Are you saying that a thing is not what it is?
That's not even how modern breeds
Oh, so now you, once again, try to muddy your waters even more darkly by inviting in yet another word that you mean nothing by and will never be able to answer for: "breed". What's the difference between a "breed", and a "category", and a "population", and a "species"? See, your problem is that you have to mean things by the words you say, in order to say a sentence, so that somebody can either agree with you by affirming the sentence, or disagree with you by denying the sentence; but you do not mean things by these words. So, you give me nothing to affirm, nor to deny.
You can't even define something as a breed until you have a decent sized (very small in this case) population of dogs that all conform to a set of standards.
"decent sized (very small in this case)": meaningless
Is a dog not a dog unless some unspecified number of other dogs are dogs, also?

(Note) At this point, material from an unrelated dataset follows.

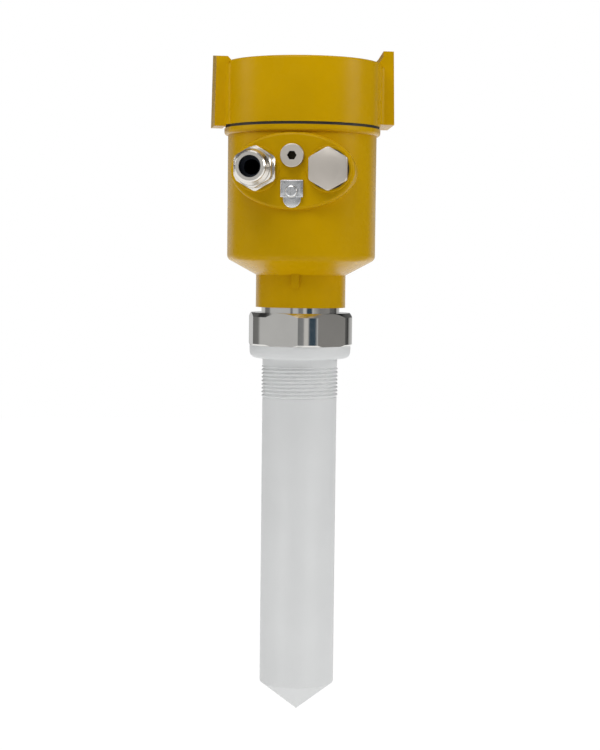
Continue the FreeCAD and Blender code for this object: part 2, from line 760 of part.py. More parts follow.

If all dogs have died of except for one, does the one living dog stop being a dog while it's alive?
Nothing in this conversation has had much of anything to do with the Bible.
Your constant denial of the Bible by saying that there was never a time when there was no more than 1 human on Earth, and that there was never a time when there were no more than 2 humans on Earth, has to do with the Bible.
You are simply unwilling to have an actual conversation over a scientific topic.
By saying that I'm "unwilling to have an actual conversation over a scientific topic", all you mean is that I'm not willing to sit here passively and swallow vast quantities of the fairy tale nonsense you call "science" and pretend I think that you've got some really important truth to say. The stuff you've been handing me is so cookie-cutter, and you hand it to me in such cookie-cutter fashion, and
that's a really dismal sign of the times for English-speaking civilization. I'm not about to just sit by and not try to help others, as best I can, to understand, as I am blessed to understand, just how much of a vacuous, anti-intellectual debacle Darwinism is.
You spend your time arguing semantics
I spend my time coaxing you, and other Darwin cheerleaders, into demonstrating the meaninglessness in the things you, in your role as Darwin cheerleaders, are saying. Y'all never fail me in this.
rather than the actual meat of the argument.
Arguments are meaningful. You have to mean things to have an argument. By getting you to demonstrate that you mean nothing by things you say, I've gotten you to demonstrate that you have no argument.
Nota bene: I do
not say that you have
a very poor argument; rather, I say that you have
no argument,
period. That's what I've found out by being so "hung up on semantics": that Darwin cheerleaders
have no argument.
No wonder everyone else ignores you.
Well, I thank you, at least, for not ignoring me. You're not really listening to me all too well, but, you're not altogether ignoring me.